Read more about available options in the excellent documentation.

adammichaelwood commented 9 years ago

Hey that works! Cool thanks.

Another question, if no one minds:

Is there a strong reason NOT to prefer HTML entities for this sort of thing. My reason, as I said, was more universal compatibility, as I don't always know where my stuff will show up, and seeing goofy messed up UTF characters in feeds and so forth annoys me. But am I now in danger of the same problem - seeing &8221; in weird places I shouldn't?

I ask because I don't understand why html-entitity output isn't the default for the processor. (Robust principle and all.)
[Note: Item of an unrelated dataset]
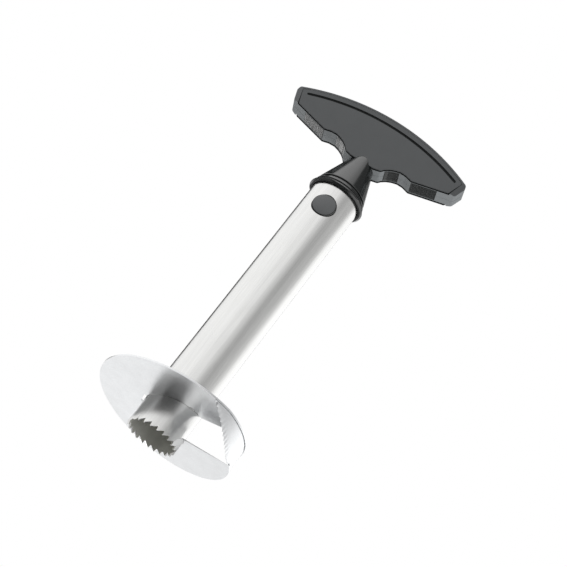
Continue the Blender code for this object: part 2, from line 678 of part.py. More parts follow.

parkr commented 9 years ago

I don't understand why html-entitity output isn't the default for the processor.

We don't write any of the processors ourselves, so whichever one you're using, you'd have to bring this up with them. We have the escaping filters for Liquid in the case that < and > are possibly in the text (useful for making a given block of text a textnode within an XML element, for example).

adammichaelwood commented 9 years ago

Yes, sorry - that was more of a philosophical question, based on the reaction I got above to my desire to output html entities. @kleinfreund seemed to think it was a silly thing to want to do.

kleinfreund commented 9 years ago

I did not say it was particularly silly. However, I think characters like , “”, „“, , , etc. should work everywhere without having a weird output. The only place we see something weird while encoding them would be the code. You can do either way and should be fine whatever you choose. The important thing is setting utf-8 in your HTML.

adammichaelwood commented 9 years ago

Thanks. (I was probably projecting. My dev skills are sketchy, so I'm a little insecure.)

Anyway --- the answer above re: output options in kramdown was exactly the answer I needed. So thanks!